The federal government increased the Universal Child Care Benefit for all children under six by $60 a month, starting Jan. 1. It will rise to $160 a month in total. It is also introducing a new $60-a-month UCCB for kids between six and 17 years old. The additional money won't begin flowing until July, when parents will receive a cheque for $420 per child, on top of the existing UCCB payment.

But daycare centres in Manitoba want the province to consider hiking the limit on licensed daycare fees to match the UCCB increase.

"It's something we thought was a great idea, because it's not like the families will have to dig into their pockets to pay for it," Allyson Cruise-Scarpino, executive director of Horizon's Children's Centre Inc., told the Free Press.

Cruise-Scarpino wrote to Family Services Minister Kerri Irvin-Ross this month asking if she would consider an increase, which the centres want so they can raise wages and help offset the difficulty in recruiting and retaining child-care staff.

She said the child-care workforce still earns about 20 to 25 per cent less than competing industries. "This trend continues to be an issue for recruitment and retention of staff in our industry," Cruise-Scarpino wrote in her letter. "We, as leaders in the field, see a significant opportunity for a change to this current situation that plagues our field."

Margaret Ferniuk, the director of Early Learning and Child Care with Manitoba Family Services, wrote back Jan. 21 that raising fees $60 a month is under consideration. "Your suggestion to increase child-care fees by the same amount as the increase to the Universal Child Care Benefit is one of many options that will be considered in addressing recruitment and retention issues facing the (Early Learning and Child Care) workforce in Manitoba," Ferniuk wrote.

Manitoba already raised operating grants for daycare centres by two per cent this month so they could boost wages.

In 2012 and 2013, the province implemented a $1-per-day increase to child-care fees, bringing the fee for a licensed infant space to a maximum of $30 a day and for a preschool space to $20.80 a day.
Manitoba is one of only three provinces that caps fees for licensed child care.

A spokeswoman for Manitoba regional minister Shelly Glover was critical of the province for considering raising child-care fees by the amount of the UCCB increase.

"Our Conservative government introduced and then expanded the Universal Child Care Benefit to help hardworking families make ends meet, not to pad the bottom line of the NDP government," she said in a written statement.

Jinny Sims, the employment and social development critic for the federal NDP, said the UCCB isn't a child-care program in the first place. "It doesn't create spaces, it doesn't even cover a fraction of the cost of day care," she said.

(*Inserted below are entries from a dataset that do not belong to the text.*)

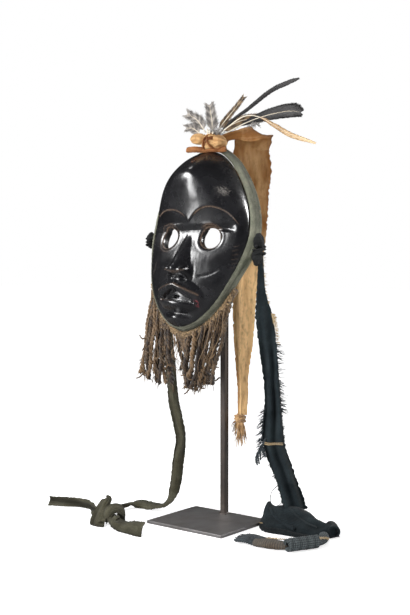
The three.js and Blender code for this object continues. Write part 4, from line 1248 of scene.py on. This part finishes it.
def build_olive(m):
    shape = Shape()
    run = shape.strip(OLIVE, 22, 260, wave=folded_wave(1.9, 0.4, 2.0), ragged=0.16, seed=8.0)
    hung = shape.place(
        "olive_strip_cloth", "Olive cloth", "olive_cloth", ["olive_strip"], m.cloth_thickness, 0.9
    )
    knot_folds = (
        # the tall fold, up from the strip, over its tip and down to its left foot
        ((-124, -57, 5, 6, -60, 40), (-117, -66, 13, 8, -50, 40), (-106, -76, 24, 8, -10, 30),
         (-98, -82, 31, 5.5, 25, 20), (-96, -86.5, 30, 6.5, 22, 18),
         (-99, -89.5, 22, 9, 12, 15), (-101, -93, 12, 11.5, 8, 18), (-100.5, -97, 3.5, 12.5, 8, 25),
         (-94, -92, 2.2, 10, 8, 80)),
        # the rolled collar right of it
        ((-97, -88, 8, 8, 10, 30), (-90, -92, 15, 7.5, 20, 25), (-84, -90, 22, 6.5, 40, 30),
         (-79, -83, 23, 6, 60, 40), (-77, -76, 17, 6, 90, 45), (-82, -70, 9, 6, 120, 30),
         (-92, -68, 5, 6, 150, 30)),
        # and what passes under both
        ((-88, -74, 6, 6, 60, 30), (-84, -84, 9, 7, 45, 25), (-80, -91, 11, 7.5, 30, 25),
         (-72, -95, 9, 8, 20, 25)),
    )
    shape = Shape()
    total = 0.0
    for k, rows in enumerate(knot_folds):
        total += shape.strip(
            rows, 22, 90, wave=folded_wave(1.3, 1.0 + 2 * k, 5.0 + k), ragged=0.08, seed=12.0 + k
        )
    knot = shape.place(
        "olive_floor_knot", "Olive cloth", "olive_cloth", ["olive_knot"], m.cloth_thickness, 0.9
    )
    # The left end's negative depth sinks the middle of its cross-section, and the strip's painted shade
    # darkens it there
    ends = (
        ("left", "olive_end_left", -3.4,
         ((-122, -72, 6, 6, 10, 20), (-134, -66, 7.5, 5.8, 0, 10), (-148, -55, 8.0, 6, -5, 15),
          (-160, -47, 6.2, 4.4, -10, 30), (-170, -43, 7.0, 5.8, 5, 12),
          (-188, -43, 6.4, 6.2, 12, 8), (-208, -50, 6.2, 6.2, 18, 8), (-229, -60, 6.2, 6.0, 18, 8))),
        ("right", "olive_end_right", 2.2,
         ((-76, -94, 9, 7.5, 22, 25), (-66, -97, 7.5, 8.0, 18, 40), (-54, -99, 6.5, 9.0, 12, 50),
          (-42, -100, 7.0, 10, 16, 42), (-30, -101, 7.0, 10.5, 22, 40), (-21, -101, 7.5, 10.0, 25, 38))),
    )
    for name, node, depth, rows in ends:
        shape = Shape()
        run = shape.strip(rows, 22, 110, wave=folded_wave(depth, 2.2, 11.0), ragged=0.16, seed=14.0)
        laid = shape.place(
            f"olive_end_{name}_cloth", "Olive cloth", "olive_cloth", [node], m.cloth_thickness, 0.9
        )


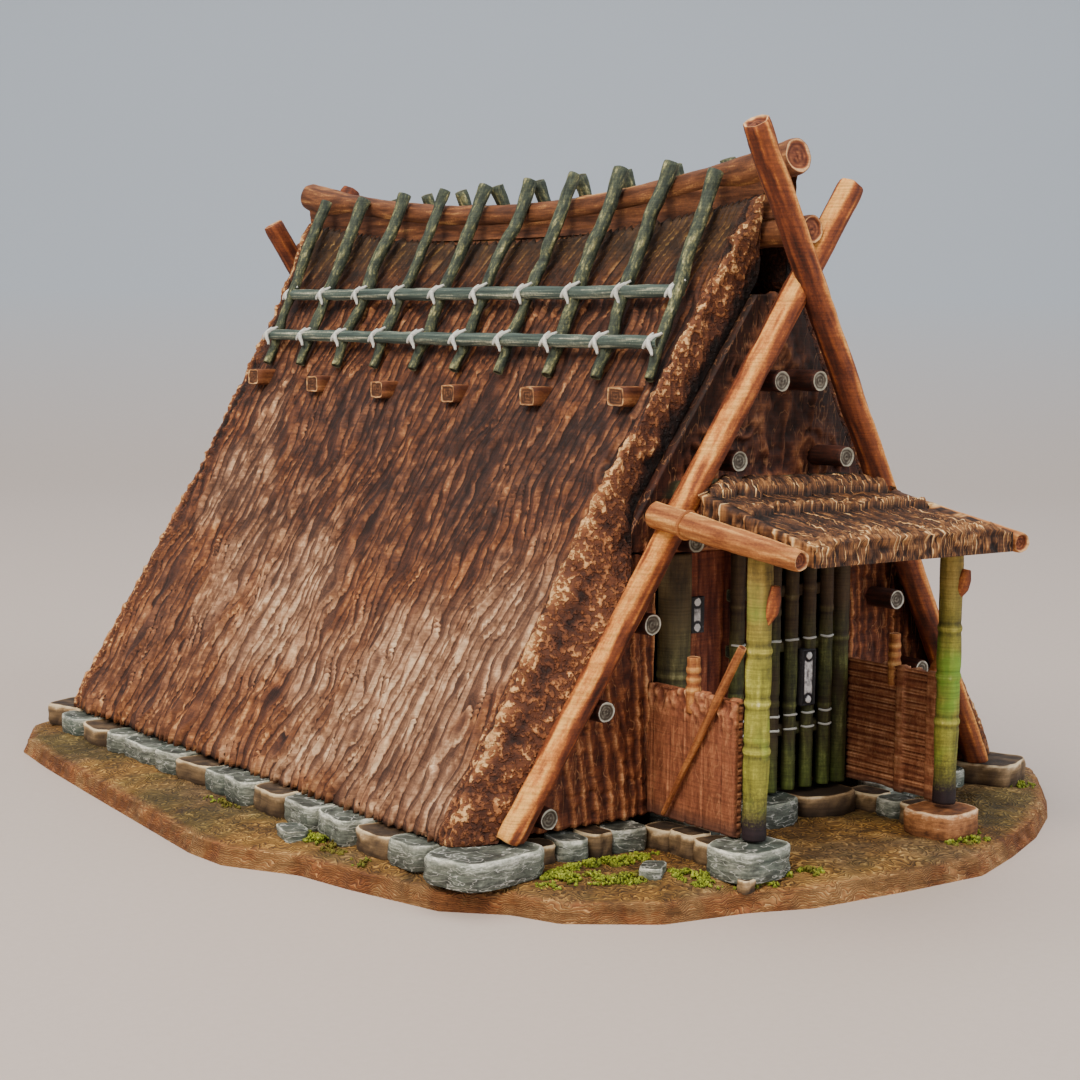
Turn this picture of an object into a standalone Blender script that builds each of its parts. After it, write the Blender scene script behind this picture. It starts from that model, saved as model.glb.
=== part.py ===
"""Tabletop model of a thatched A-frame farmhouse on a moulded earth base.

Units are metres, +Z is up. The entrance gable faces -Y and the ridge runs along Y.
The origin is on the flat underside of the base, below the middle of the house.
"""

import math

import bmesh
import bpy
from mathutils import Matrix, Vector

MM = 0.001
GAP = 0.2 * MM

# Driving sizes of the house frame
HALF_LENGTH = 65.5 * MM
HALF_SPREAD = 48.0 * MM
FOOT_Z = 7.5 * MM
CROSS_Z = 85.7 * MM
GABLE_LEAN = 0.09
RAKE_RADIUS = 2.1 * MM
LONG_TIP_X = 13.3 * MM
SHORT_TIP_X = 8.6 * MM
BACK_LONG_TIP_X = 12.3 * MM
BACK_SHORT_TIP_X = 7.6 * MM
LONG_RAKE_SHIFT = (-0.3 * MM, -0.3 * MM)
SHORT_RAKE_SHIFT = (0.15 * MM, 1.8 * MM)

# Base
GROUND_Z = 3.6 * MM
BASE_OUTLINE_MM = (
    (-60, -66), (-53, -73), (-50, -80), (-39, -88), (-26, -90.5), (-17, -94), (0, -95.5),
    (15, -96), (27, -91.5), (39, -86), (51, -78.5), (60, -71), (70, -61), (74, -48),
    (74, -25), (72, 0), (71, 28), (69, 50), (64, 68), (50, 79), (25, 84), (0, 85),
    (-25, 84), (-48, 80), (-60, 72), (-66, 61), (-68, 46), (-70, 24), (-72, 0),
    (-73.7, -20), (-73, -29), (-66.5, -40), (-64.5, -50),
)
BASE_RINGS_MM = ((0.0, 0.0), (0.9, 2.4), (5.0, 3.2), (10.0, 3.6))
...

The NDP will campaign on a promise to create a universal national childcare program, with up to one million spaces costing no more than $15 a day. That is what an affordable child-care program looks like, said Sims.

In addition to the UCCB, the federal Conservatives are adding $1,000 to the amount of child-care fees parents can claim as a tax credit. About four million families in Canada will receive some payment under the UCCB, including about 1.7 million families with children under the age of six.